El relato bíblico ha asumido la Creación de un mundo en un «comienzo»[1] anómico, caracterizado como Tohu ba Bohu, informe y vacío o «sorprendentemente caótico», como lo entiende el comentarista medieval provenzal Rashi.[2] Cuando llegamos al episodio de Caín y Abel, que comienza con las circunstancias ya citadas, las interpretaciones suelen asumir que el Bien y el Mal, lo que Dios espera de los humanos, está ya claramente explicitado. De ser así, las emociones y las acciones de Caín tendrían una lectura ineludible, como si naturalmente se desprendiera del mito una moraleja sostenida en una visión de la violencia como resultado de la elección errónea de un individuo al cometer una transgresión ejerciendo su libre albedrío entre el Bien y el Mal: Caín se habría entregado a la violencia inducido por sus celos, dada la preferencia de Dios por la ofrenda de Abel, como se supone que muestra el relato ya visto sobre lo que precedió al crimen, o sea, que pecó y fue justamente castigado.

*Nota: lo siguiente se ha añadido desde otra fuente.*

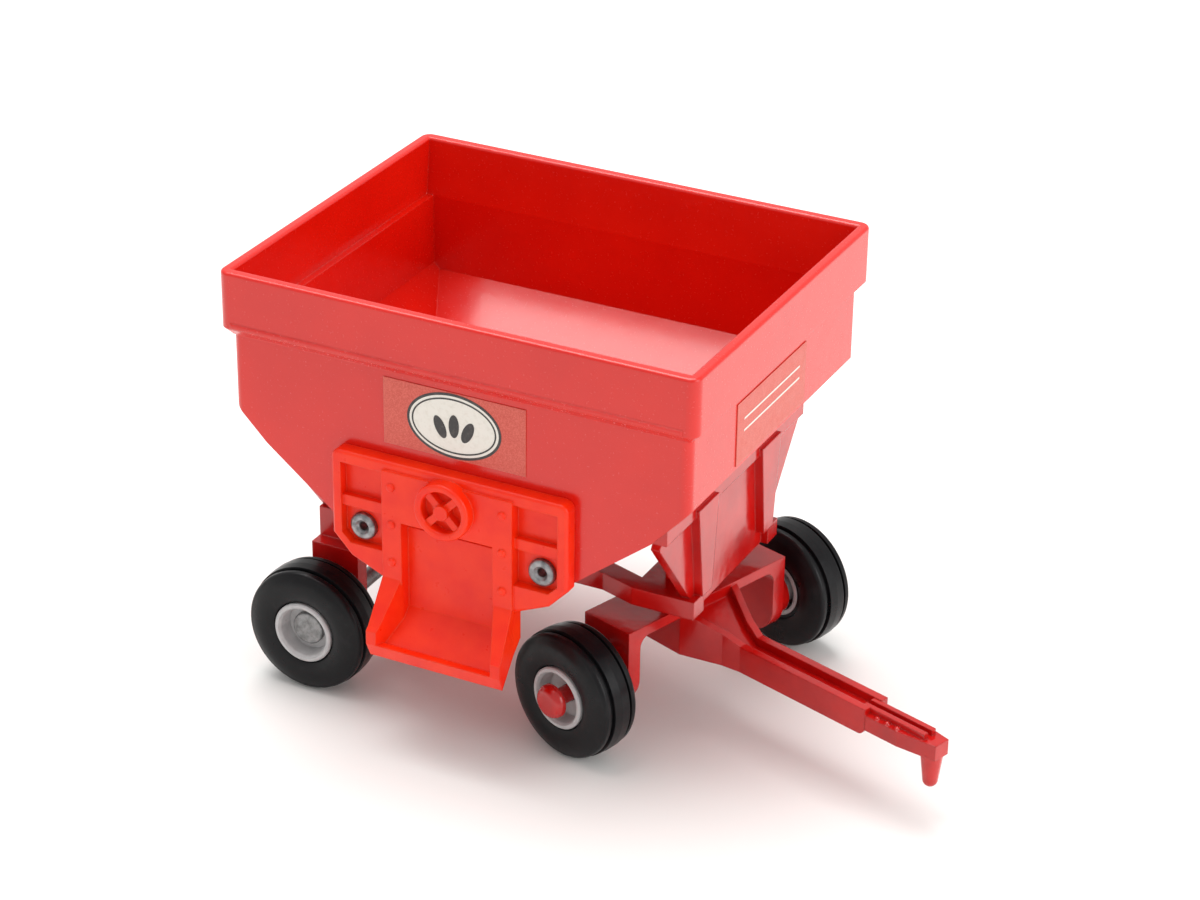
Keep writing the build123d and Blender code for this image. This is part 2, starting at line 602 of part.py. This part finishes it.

La lectura más habitual, sin embargo, parece anacrónica, ya que se atribuyen explicaciones retrospectivamente acordes con una lógica que asume ciertos conocimientos y ciertas emociones, como si estuvieran ya presentes en el momento en que se desarrolla el relato. Pero una lectura atenta del texto de la Torah, de algunas intertextualides y comentarios del Talmud, del Midrash y de la tradición cabalística judía complejiza el mito de Caín y Abel y facilita un ejercicio que, basado en esas fuentes y que siga detalladamente la cronología intrínseca de lo que va sucediendo en este relato de tiempos primordiales, nos permitirá prestar atención a la relación del mito con el estatus de las normas, las prohibiciones, la conciencia moral y el testimonio, por una parte, y el camino que uniría ese mundo supuestamente original de acciones neutrales libres de valores con ese otro de leyes establecidas que encarnan esos valores, por la otra.

 

Notas:
Extracto del capítulo 7 La marca de Caín: el sentido de lo justo y el testimonio, del libro El sentido de lo justo. Para una ética del cambio, el cuerpo y la presencia. Editorial Gedisa, 2018.

[1] 1.En hebreo Bereshit, la primera palabra de la Torah («enseñar») escrita en sentido amplio (Chumash, los cinco libros de Moisés, Pentateuco o Torah en sentido restringido), la primera parte del Tanach, acrónimo de Torah, Neviim, «profetas» y Ketubim («escritos»). La palabra Bereshit está formada por reshit, «comienzo», y Be,«en» o «con», lo cual implica diferentes lecturas, «en el comienzo», la más habitual, o «con el comienzo», como lo interpreta Rashi (ver nota al pie 2). En este caso, «comienzo» sería la Torah misma que precedería al mundo y que Dios habría usado como un mapa para crearlo.

[2] Acrónimo de Shlomo Yitzchaki, de Troyes (1040-1105).